Lidiya Izovitova: In the context of European integration reforms, advocacy is a partner of the state, not a target of reform
The war has significantly altered the working conditions for advocates, while European integration has presented the profession with new institutional challenges. The ongoing negotiation process covers issues such as the rule of law, judicial independence, fundamental rights, justice, freedom and security.
The President of the UNBA, BCU Lidiya Izovitova spoke about the Ukrainian advocacy profession in Cluster 1 — caught between the war and the European choice — during the II International Lawyers’ Forum «Kharkiv Unbreakable – 2026», which is taking place simultaneously in several Ukrainian cities on May 14–15.
The event was organized by the Yaroslav Mudryi National Law University, the Ukrainian National Bar Association and the Kharkiv Regional Bar Association.
L. Izovitova noted that organizing the forum amid the ongoing war is a statement by the professional community of its commitment to the rule of law and human rights. In Kharkiv, it is particularly evident that the rule of law is a matter of protecting specific individuals — military personnel, civilians, prisoners of war and those missing in action, IDPs, and victims of war crimes.
According to the President of the UNBA, BCU, the Ukrainian legal profession currently operates in two dimensions. The first is linked to the war, war crimes, the defense of military personnel, and assistance to those who have lost their homes, health, or loved ones. The second is linked to European integration, the opening of negotiation clusters with the EU, and the implementation of the Roadmap on the Rule of Law.
And in the reform of advocacy, which has become part of the negotiation process within Cluster 1 «Foundations of the EU accession process», the UNBA has been designated an equal co-implementer of the relevant tasks alongside the Verkhovna Rada and the Ministry of Justice. Therefore, the bar association acts not as an object of reform, but as a partner of the state, L. Izovitova is convinced.
At the same time, L. Izovitova noted, the Roadmap cannot be interpreted as a mandate to dismantle the current model of advocacy. After all, the current model — a single national professional organization with mandatory membership, a two-tier system of self-governance, and disciplinary bodies formed by the profession itself — is the result of Ukraine’s fulfillment of its obligations to the Council of Europe. Its creation was supported at the time by the Venice Commission and the Council of Europe’s Directorate General of Human Rights and the Rule of Law in a joint opinion. The model was subsequently enshrined in 2012 by the Law «On the advocacy and the practice of law» and later in Article 131-2 of the Constitution of Ukraine. The Council of Europe Convention on the Protection of the Profession of Advocate, in the drafting of which the Vice President of the UNBA, BCU Valentin Gvozdiy, participated, marked a new level of affirmation of European standards.
Thus, the Roadmap’s objective is the evolutionary improvement, enhancement of transparency, accountability, and effectiveness of the institution without revising constitutional foundations or weakening self-governance. The changes envisaged by the Roadmap should strengthen trust in advocacy but not become a mechanism for state interference in the profession’s internal decisions.

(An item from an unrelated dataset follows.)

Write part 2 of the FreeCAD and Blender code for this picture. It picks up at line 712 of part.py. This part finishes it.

«The Ukrainian advocacy profession is undergoing reform today under unique circumstances. Simultaneously, there is a full-scale war, the technical opening of six negotiation clusters with the EU, and a profound transformation of the justice system, - emphasized the President of the UNBA, BCU. - Under these conditions, advocacy is not a passive entity. It proposes its own program, participates in lawmaking, and co-develops international standards for the protection of the profession».
She also outlined three key tasks for the near future: At the same time, L. Izovitova emphasized the need to uphold fundamental «red lines»: the unity of the profession, membership in the UNBA, genuine self-governance, and the inadmissibility of returning disciplinary powers to the state.

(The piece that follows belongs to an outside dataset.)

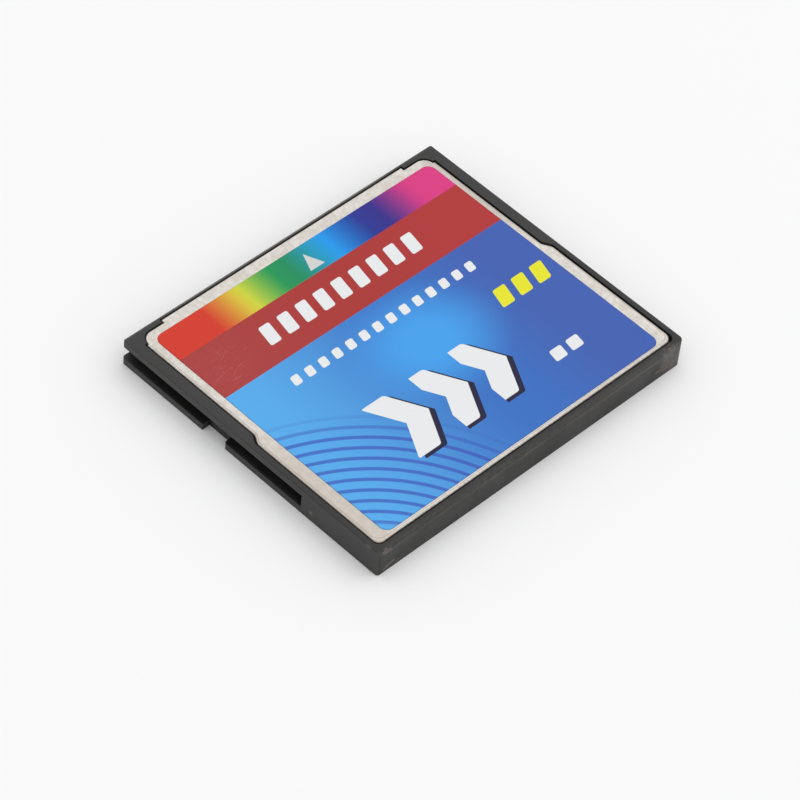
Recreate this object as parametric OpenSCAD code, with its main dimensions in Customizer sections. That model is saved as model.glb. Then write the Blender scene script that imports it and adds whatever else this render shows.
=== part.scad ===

- completion of work on the new draft of the Law on Advocacy, taking into account all the requirements of the Roadmap;
- ratification of the Convention and the nomination of a Ukrainian candidate to the GRAVO Expert Group;
- further digitization of the Unified Register of Advocates of Ukraine and the «Advocate’s Personal Account» with integration into state registries.
«When we say «Kharkiv is unbreakable» — referring to the city — we are simultaneously saying this about the profession. About the legal profession, which in Ukraine has proven strong enough to prevent neither war nor political manipulation from destroying the foundation of the rule of law», - concluded the President of the UNBA, BCU.